Australia's 485 Graduate Visa Fee Doubled to AUD 4,600 — Is It Still Worth It for Indian Students in 2026?
Tarun Chandel
Recently • 8 min read

The number spread through Indian student groups almost overnight.
AUD 4,600.
Planning to Study Abroad?
Get personalized guidance from experienced education counselors.
At first, many students thought it had to be a mistake. A typo. A rumor exaggerated online. But then the confirmations started coming in — screenshots, official notices, immigration discussions, worried conversations between students already in Australia and families preparing to send their children there.
And suddenly, the financial equation around studying in Australia felt very different.
The visa at the center of the shock was the Subclass 485 Temporary Graduate Visa — the post-study work visa that thousands of Indian students depend on after graduation.
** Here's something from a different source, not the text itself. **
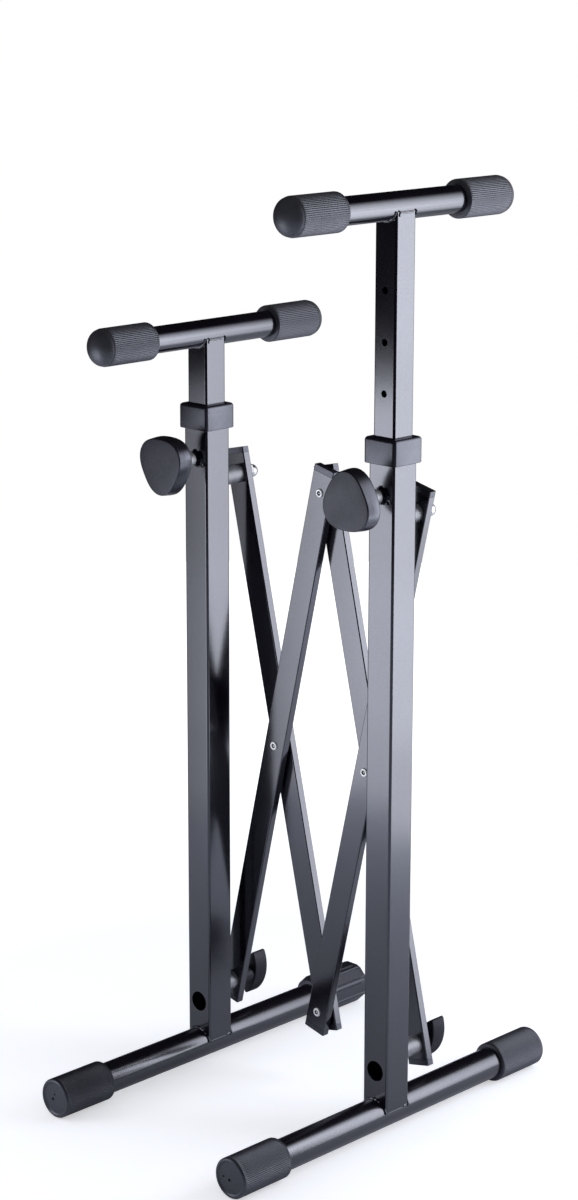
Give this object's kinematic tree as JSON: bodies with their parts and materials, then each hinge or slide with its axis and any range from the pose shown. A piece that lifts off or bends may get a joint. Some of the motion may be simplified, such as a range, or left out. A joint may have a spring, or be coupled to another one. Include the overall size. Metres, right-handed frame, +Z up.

This is not a small optional step in the Australian study abroad journey.
For many students, it is the entire bridge between education and financial recovery.
The 485 visa is what allows graduates to remain in Australia after completing their degree, gain work experience, earn in Australian dollars, and attempt to recover at least part of the enormous investment their families made in international education.
And in 2026, the application cost surged to AUD 4,600.
Just a short time earlier, the same visa cost AUD 1,895.
That means the increase was not gradual.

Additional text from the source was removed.